Just like the marchers on Washington D.C 50 years ago, the Egyptian dream came true. On 3 July 2013, the army to step in and fulfilled the dream. And just as Martin Luther King Jr. paid a heavy price for his dream come true, Egypt is being made to pay a heavy price for the realisation of her dream. The Islamists are waging a war of terror upon Egypt for daring to shirk them off. They are bombing Egyptian police sites in Sinai, killing police and army personnel in the process. They are shooting at security men and at unarmed civilians, bombing and torching Egyptian significant targets, and vowing for more to come.
 
The Copts especially have paid, and are paying, a price for joining the protests that overthrew the Islamists. 

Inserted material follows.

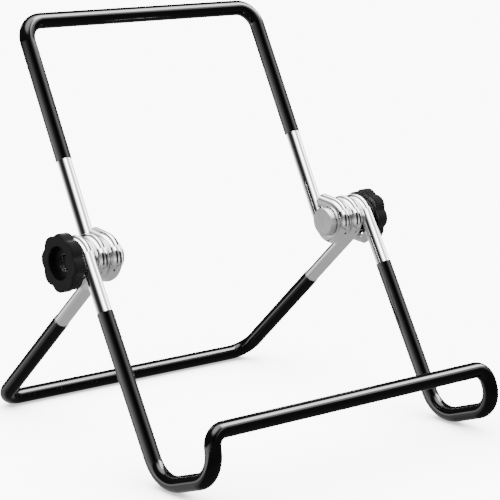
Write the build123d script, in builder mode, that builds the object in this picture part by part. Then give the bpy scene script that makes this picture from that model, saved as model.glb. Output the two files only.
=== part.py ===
from build123d import *
from math import cos, radians, sin, tan
import os

"""Folding wire tablet stand: three sleeved wire frames clamped on two knobbed shoulder bolts.

Millimetres, +Z up.  The desk is z = 0, the tablet faces -Y, and x = 0 is the plane of symmetry.
"""

os.makedirs("parts", exist_ok=True)

# Wire and sleeve
wire_radius = 2.75
sleeve_radius = 3.0
sleeve_bore_radius = 2.77

# Pivot shared by the three frames
pivot_y = 9.815
pivot_z = 70.8
eye_radius = 6.55
eye_turn = 235.0
tail_gap = 0.15
end_chamfer = 0.4
eye_pitch = 6.1
upper_half_width = 56.0
rear_half_width = upper_half_width + eye_pitch
front_half_width = rear_half_width + eye_pitch

# Upper frame, leaning back from the vertical
upper_lean = 29.7
upper_length = 95.3
upper_corner_radius = 8.2
upper_sleeve_start = 40.0

# Rear frame, whose bar lies on the desk
rear_lean = 45.1
rear_corner_radius = 8.4
rear_sleeve_start = 31.8

# Front frame: legs, hooks and lip bar
front_lean = 31.8
front_sleeve_start = 22.3
hook_tilt = 20.6
hook_run = 31.6
hook_heel_radius = 12.6
hook_toe_radius = 9.4
riser_length = 15.8
lip_inset = 1.7
lip_corner_radius = 6.0

# Bolts, seen from the middle of the stand outwards
head_radius = 5.6
head_inner_face = upper_half_width - 5.35
head_thickness = 2.45
head_chamfer = 0.45
shoulder_radius = 3.75
shoulder_end = rear_half_width + 2.9
stud_radius = 2.95
stud_tip_chamfer = 0.6

# Washers
washer_thickness = 0.5
washer_radius = 7.3
washer_bore_radius = 3.8
contact_gap = 0.05

# Knobs and their threaded inserts
clamp_face = front_half_width + wire_radius + contact_gap
knob_inner_face = clamp_face + washer_thickness + contact_gap
knob_thickness = 4.8
knob_lobes = 8
lobe_circle_radius = 6.3
lobe_radius = 4.5
knob_core_radius = 8.5
lobe_valley_radius = 1.6
knob_edge_radius = 0.7
pocket_radius = 6.15
pocket_depth = 2.6
pocket_edge_radius = 0.4
stud_window_radius = 3.3
insert_head_radius = 4.75
insert_head_length = 1.5
insert_nose_length = 4.8
insert_bore_radius = 3.0
insert_fit_gap = 0.02
stud_end = knob_inner_face + 1.0

# Local axes at the pivot: x towards the back, y up, z across the stand to its right side
pivot = Plane(origin=(0, pivot_y, pivot_z), x_dir=(0, 1, 0), z_dir=(1, 0, 0))


def polar(radius, angle, across=0.0):
    """Point at a radius and an angle (degrees from straight back, up positive) about the pivot."""
    return Vector(radius * cos(radians(angle)), radius * sin(radians(angle)), across)


def leg_point(heading, distance, across):
    """Point on a straight leg that leaves its eye at the given heading."""
    return polar(eye_radius, heading - 90, across) + polar(distance, heading)


def mirrored(points):
    """Local coordinates of the left half's points, then of their mirror images on the right."""
    right = [Vector(p.X, p.Y, -p.Z) for p in reversed(points)]
    return [tuple(p) for p in points + right]


def eye(heading, across):
    """Centre line of the loop at a leg's end: an arc round the bolt, then a tail back to the leg."""
    tail_angle = 270 - eye_turn
    rise = eye_radius * sin(radians(tail_angle)) + eye_radius
    reach = rise - wire_radius - wire_radius * sin(radians(tail_angle)) - tail_gap
    tail_start = polar(eye_radius, heading + tail_angle, across)
    tail_end = tail_start + polar(reach / cos(radians(tail_angle)), heading + tail_angle - 90)
    CenterArc((0, 0, across), eye_radius, heading - 90, -eye_turn)
    Line(tuple(tail_start), tuple(tail_end))


def frame_wire(points, radii, heading, half_width):
    """Centre line of a whole frame, from the left eye's tail to the right eye's tail."""
    start = leg_point(heading, 0, -half_width)
    with BuildLine(pivot) as line:
        FilletPolyline(*mirrored([start] + points), radius=radii)
        eye(heading, -half_width)
        eye(heading, half_width)
    return Wire(line.edges())


def sleeve_wire(points, radii, heading, half_width, sleeve_start):
    """Centre line of the part of a frame that its sleeve covers."""
    start = leg_point(heading, sleeve_start, -half_width)
    with BuildLine(pivot) as line:
        FilletPolyline(*mirrored([start] + points), radius=radii)
    return Wire(line.edges())


def across_path(path):
    """Plane square to the start of a path, for its section."""
    return Plane(origin=path @ 0, z_dir=path % 0)


def finish(builder, name):
    """Label a finished piece and write it as the node of that name."""
    builder.part.label = name
    export_step(builder.part, f"parts/{name}.step")


# Headings of the three frames, in degrees from straight back
upper_heading = 90 - upper_lean
rear_heading = rear_lean - 90
front_heading = -90 - front_lean

# Upper frame: two uprights and a top bar
upper_points = [leg_point(upper_heading, upper_length, -upper_half_width)]
upper_radii = [upper_corner_radius] * 2

# Rear frame: its bar's sleeve rests on the desk
rear_drop = pivot_z - sleeve_radius + eye_radius * sin(radians(rear_heading - 90))
rear_length = rear_drop / cos(radians(rear_lean))
rear_points = [leg_point(rear_heading, rear_length, -rear_half_width)]
rear_radii = [rear_corner_radius] * 2

# Front frame: the heel bend touches the desk, the run rises to the toe, the riser leans back
heel_turn = 90 - front_lean + hook_tilt
heel_offset = (eye_radius + hook_heel_radius) * sin(radians(front_heading - 90))
heel_centre_drop = pivot_z - sleeve_radius - hook_heel_radius
heel_tangent = hook_heel_radius * tan(radians(heel_turn / 2))
heel_distance = (heel_centre_drop + heel_offset) / cos(radians(front_lean)) + heel_tangent
heel = leg_point(front_heading, heel_distance, -front_half_width)
toe = heel + polar(hook_run, 180 - hook_tilt)
lip = toe + polar(riser_length, 90 - hook_tilt, lip_inset)
front_points = [heel, toe, lip]
hook_radii = [hook_heel_radius, hook_toe_radius, lip_corner_radius]
front_radii = hook_radii + list(reversed(hook_radii))

frames = {
    "upper_frame": (upper_points, upper_radii, upper_heading, upper_half_width, upper_sleeve_start),
    "rear_frame": (rear_points, rear_radii, rear_heading, rear_half_width, rear_sleeve_start),
    "front_frame": (front_points, front_radii, front_heading, front_half_width, front_sleeve_start),
}

for frame_name, (points, radii, heading, half_width, sleeve_start) in frames.items():
    wire_path = frame_wire(points, radii, heading, half_width)
    sleeve_path = sleeve_wire(points, radii, heading, half_width, sleeve_start)

    # Bright wire, bent from one length, with its cut ends chamfered
    with BuildPart() as frame:
        with BuildSketch(across_path(wire_path)):
            Circle(wire_radius)
        sweep(path=wire_path)
        end_faces = [frame.faces().sort_by_distance(wire_path @ end)[0] for end in (0, 1)]
        chamfer([face.edge() for face in end_faces], end_chamfer)
    finish(frame, f"{frame_name}_wire")

    # Plastic sleeve over the far part of the frame
    with BuildPart() as sleeve:
        with BuildSketch(across_path(sleeve_path)):
            Circle(sleeve_radius)
            Circle(sleeve_bore_radius, mode=Mode.SUBTRACT)
        sweep(path=sleeve_path)
    finish(sleeve, f"{frame_name}_sleeve")

for side, hand in ((-1, "left"), (1, "right")):
    # The bolt's axle line, pointing outwards from the middle of the stand
    axle = Plane(origin=(0, pivot_y, pivot_z), x_dir=(0, 1, 0), z_dir=(side, 0, 0))
    outwards = Axis(axle.origin, axle.z_dir)

    # Shoulder bolt: blank round head, shoulder through two eyes, stud for the knob
    with BuildPart() as bolt:
        with BuildSketch(axle.offset(head_inner_face)):
            Circle(head_radius)
        extrude(amount=head_thickness)
        chamfer(bolt.faces().sort_by(outwards)[0].edges(), head_chamfer)
        with BuildSketch(axle.offset(head_inner_face + head_thickness)):
            Circle(shoulder_radius)
        extrude(amount=shoulder_end - head_inner_face - head_thickness)
        with BuildSketch(axle.offset(shoulder_end)):
            Circle(stud_radius)
        extrude(amount=stud_end - shoulder_end)
        chamfer(bolt.faces().sort_by(outwards)[-1].edges(), stud_tip_chamfer)
    finish(bolt, f"bolt_{hand}")

    # Plain washers: one in each gap between eyes, and one under the knob
    gap_centre = eye_pitch / 2 - washer_thickness / 2
    washer_starts = {
        "inner_washer": upper_half_width + gap_centre,
        "outer_washer": rear_half_width + gap_centre,
        "clamp_washer": clamp_face,
    }
    for washer_name, washer_start in washer_starts.items():
        with BuildPart() as washer:
            with BuildSketch(axle.offset(washer_start)):
                Circle(washer_radius)
                Circle(washer_bore_radius, mode=Mode.SUBTRACT)
            extrude(amount=washer_thickness)
        finish(washer, f"{washer_name}_{hand}")

    # Lobed knob with a pocket in its outer face and a seat for the insert in its inner face
    with BuildPart() as knob:
        with BuildSketch(axle.offset(knob_inner_face)) as lobed:
            Circle(knob_core_radius)
            with PolarLocations(lobe_circle_radius, knob_lobes):
                Circle(lobe_radius)
            fillet(lobed.vertices(), lobe_valley_radius)
        extrude(amount=knob_thickness)
        fillet(knob.faces().sort_by(outwards)[-1].edges(), knob_edge_radius)
        fillet(knob.faces().sort_by(outwards)[0].edges(), knob_edge_radius)
        with BuildSketch(axle.offset(knob_inner_face + knob_thickness)):
            Circle(pocket_radius)
        extrude(amount=-pocket_depth, mode=Mode.SUBTRACT)
        pocket_rim = knob.faces().sort_by(outwards)[-1].inner_wires()[0].edges()
        fillet(pocket_rim, pocket_edge_radius)
        with BuildSketch(axle.offset(knob_inner_face)):
            Circle(stud_window_radius)
        extrude(amount=knob_thickness, mode=Mode.SUBTRACT)
        with BuildSketch(axle.offset(knob_inner_face)):
            Circle(insert_head_radius + insert_fit_gap)
        extrude(amount=insert_head_length + insert_fit_gap, mode=Mode.SUBTRACT)
    finish(knob, f"knob_{hand}")

    # Threaded insert: its head is moulded into the knob, its nose runs inside the front eye
    with BuildPart() as insert:
        with BuildSketch(axle.offset(knob_inner_face - insert_nose_length)):
            Circle(shoulder_radius)
        extrude(amount=insert_nose_length)
        with BuildSketch(axle.offset(knob_inner_face)):
            Circle(insert_head_radius)
        extrude(amount=insert_head_length)
        with BuildSketch(axle.offset(knob_inner_face - insert_nose_length)):
            Circle(insert_bore_radius)
        extrude(amount=insert_nose_length + insert_head_length, mode=Mode.SUBTRACT)
    finish(insert, f"knob_insert_{hand}")
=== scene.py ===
"""Looks of the folding wire tablet stand: plated wire, glossy vinyl sleeves, satin bolts, moulded knobs.

Metres, +Z up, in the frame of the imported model.  The desk is z = 0 and the tablet faces -Y.
"""

import math

import bmesh
import bpy
from mathutils import Matrix, Vector


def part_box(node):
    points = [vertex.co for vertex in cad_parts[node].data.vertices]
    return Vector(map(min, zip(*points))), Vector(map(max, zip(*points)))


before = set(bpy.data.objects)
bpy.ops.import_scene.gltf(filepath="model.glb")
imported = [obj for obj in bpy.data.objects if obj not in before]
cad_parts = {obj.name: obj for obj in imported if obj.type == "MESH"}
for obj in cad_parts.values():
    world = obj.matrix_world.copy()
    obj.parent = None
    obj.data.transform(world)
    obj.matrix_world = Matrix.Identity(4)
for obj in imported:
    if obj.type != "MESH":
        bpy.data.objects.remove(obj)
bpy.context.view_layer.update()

MM = 0.001
SIDES = ("left", "right")
FRAMES = ("upper_frame", "rear_frame", "front_frame")
WASHERS = ("inner_washer", "outer_washer", "clamp_washer")

# Pivot line, from the bolts' own boxes
bolt_low, bolt_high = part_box("bolt_right")
PIVOT = Vector((0, (bolt_low.y + bolt_high.y) / 2, (bolt_low.z + bolt_high.z) / 2))

# The bolts' studs, which the knobs screw onto, start this far from the middle of the stand
STUD_FROM = 65.0 * MM
# Past that the steel is given painted shade, standing in for the dark of the knob's pocket, over a soft edge
# of this width and in this colour
PAINTED_SHADE_EDGE = 0.5 * MM
PAINTED_SHADE_COLOUR = (0.045, 0.042, 0.04, 1)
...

A Human Rights Watch report places the number of churches and Church-owned buildings plundered and burned by the Islamists at some 84. Dozens of Copts, especially in Upper Egypt, have told ++Watani++ horrendous stories of how they were attacked while in the ‘safety’ of their homes, how they had to snatch their children and flee for their lives, only to see from a distance their homes being ransacked, plundered then set on fire. Some lost their lives for no reason other than being Egyptian Christian, including Father Mina Abboud of al-Arish Church. Despite these acts of hatred and sedition not a voice of Coptic protest was heard; the Copts realised that this time they were not being attacked only on account of being Christian, but because they joined hands with the other Egyptians who overthrew the Islamists. In this capacity, the Copts could see that their sacrifice was worthwhile.  
 
+Happy ending?+
 
Will Egyptian determination to earn their rights and freedoms have the happy ending King’s dream saw? Will freedom, equality, and justice indiscriminately reign in Egypt? Will laws be enacted to achieve these ends? And will a Copt give a speech 50 years from now telling our children that, with him or her in the Presidential Palace, the dream has indeed come true?